FIRE: How Fast, Inexpensive, Restrained, and Elegant Methods Ignite Innovation. (Dan Ward)

Ward, D. (2014). FIRE: How Fast, Inexpensive, Restrained, and Elegant Methods Ignite Innovation. New York: HarperBusiness.

Short review: Here is the blurb I wrote for this book.

Large projects tend to fail: Software, construction, new aircraft, it doesn't matter -- they fail. Dan Ward offers a simple solution: don't do them. With the time and money allocated for one large project, do numerous small ones. Do them Fast and Inexpensive, with Restraint and Elegance: FIRE. It's a well-known principle, but it goes against the nature of organizations who wish to solve all their problems with one project. In consumer markets, it the disease I call featuritis. In industry, it's bloat. What's the alternative? FIRE. For anyone even remotely associated with large projects, this eminently sensible, highly readable book is required reading.
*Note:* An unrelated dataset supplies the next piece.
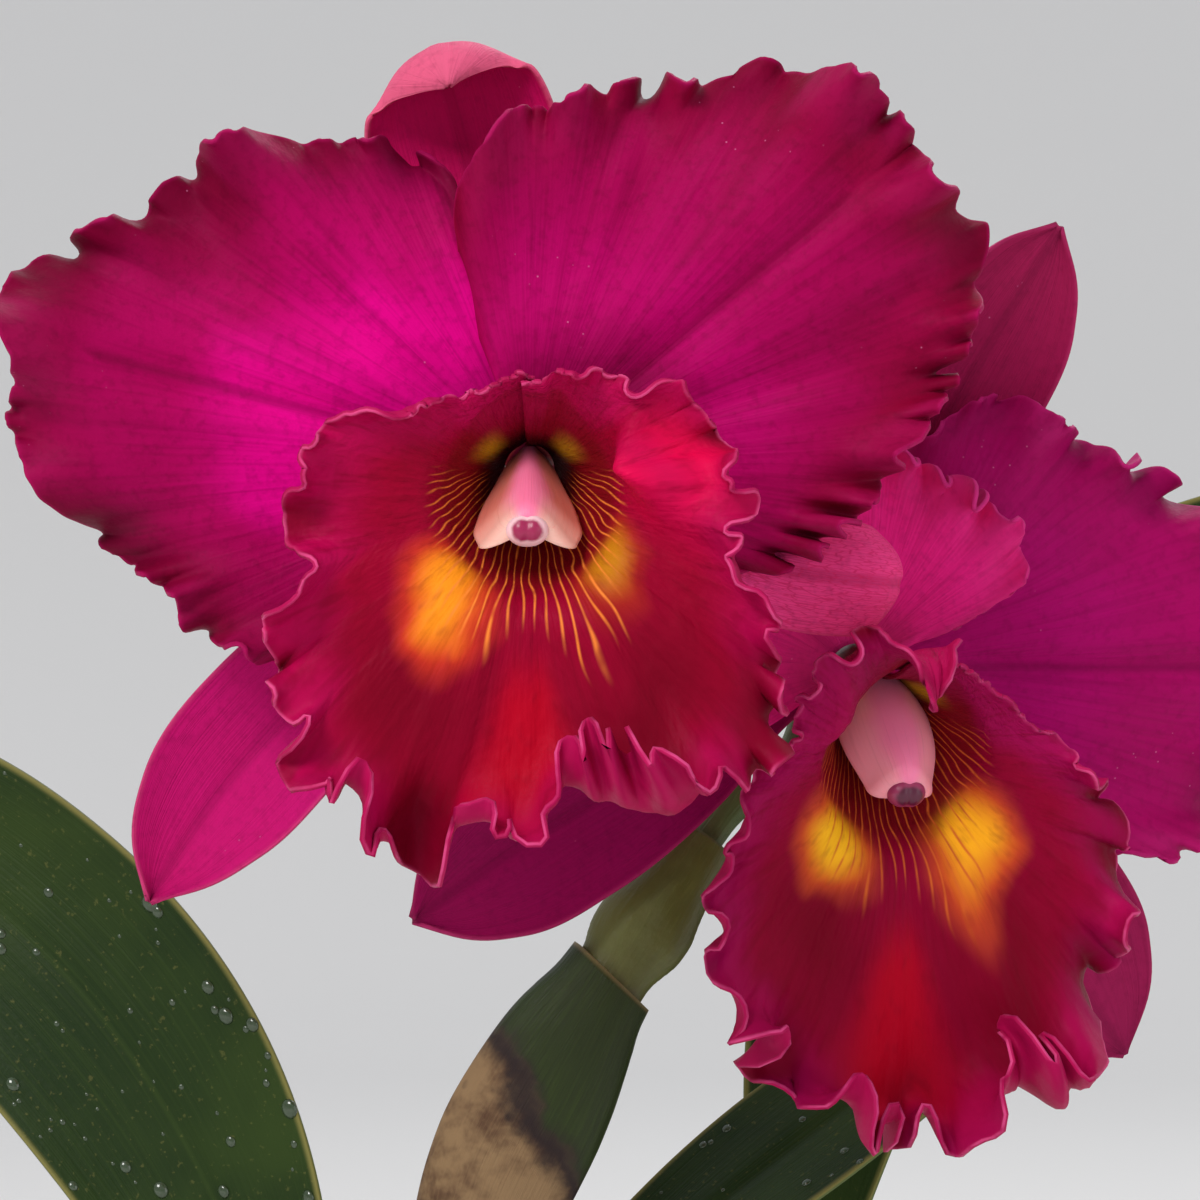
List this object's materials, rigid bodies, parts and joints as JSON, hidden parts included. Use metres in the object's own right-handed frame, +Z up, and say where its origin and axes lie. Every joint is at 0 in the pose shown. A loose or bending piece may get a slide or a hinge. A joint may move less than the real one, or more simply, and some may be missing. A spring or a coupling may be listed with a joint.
{
  "type": "cattleya orchid",
  "caption": "Potted cattleya orchid in flower: ruffled blooms on a sheathed stem above leafy pseudobulbs, in bark in a plain round pot.",
  "frame": {"origin": "centre of the pot's underside", "axes": "+Z up the plant; the blooms face -Y"},
  "size_m": [0.3026, 0.1719, 0.4619],
  "materials": {
    "clay": "matt fired clay",
    "bark": "rough bark",
    "rhizome": "dry scales over a woody stem",
    "bulb_green": "satin skin",
    "leaf_green": "waxy gloss",
    "stem_green": "satin skin",
    "sheath": "dry and papery, green at its top",
    "petal_magenta": "velvety, with fine veins",
    "sepal_pink": "satin, with fine veins",
    "lip_crimson": "velvety, crimson with yellow flares",
    "column_pink": "waxy",
    "anther_white": "waxy"
  },
  "bodies": {
    "root": {"pot": "clay", "bark": "bark", "rhizome": "rhizome", "pseudobulb_flowering": "bulb_green", "pseudobulb_left": "bulb_green", "pseudobulb_right": "bulb_green", "pseudobulb_old": "bulb_green", "leaf_left": "leaf_green", "leaf_flowering": "leaf_green", "leaf_right": "leaf_green", "flower_stem": "stem_green", "sheath": "sheath", "stem_bract": "stem_green", "a_pedicel": "stem_green", "a_bract": "stem_green", "a_column": "column_pink", "a_anther": "anther_white", "a_lip": "lip_crimson", "a_sepal_dorsal": "sepal_pink", "a_sepal_left": "sepal_pink", "a_sepal_right": "sepal_pink", "a_petal_left": "petal_magenta", "a_petal_right": "petal_magenta", "b_pedicel": "stem_green", "b_bract": "stem_green", "b_column": "column_pink", "b_anther": "anther_white", "b_lip": "lip_crimson", "b_sepal_dorsal": "sepal_pink", "b_sepal_left": "sepal_pink", "b_sepal_right": "sepal_pink", "b_petal_left": "petal_magenta", "b_petal_right": "petal_magenta"}
  },
  "joints": []
}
Here is the publishers's abstract:

Noted military technology expert Dan Ward's manifesto for creating great products and projects using the methods of rapid innovation.
Why do some programs deliver their product under cost, while others bust their budget? Why do some deliver ahead of schedule, while others experience endless delays? Which products work better--the quick and thrifty or the slow and expensive? Which situation leads to superior equipment?With nearly two decades as an engineering officer in the U. S. Air Force, Dan Ward explored these questions during tours of duty at military research laboratories, the Air Force Institute of Technology, an intelligence agency, the Pentagon and Afghanistan. The pattern he noticed revealed that the most successful project leaders in both the public and private sectors delivered top-shelf products with a skeleton crew, a shoestring budget, and a cannonball schedule. Excessive investment of time, money, or complexity actually reduced innovation. He concluded the secret to innovation is to be fast, inexpensive, simple, and small.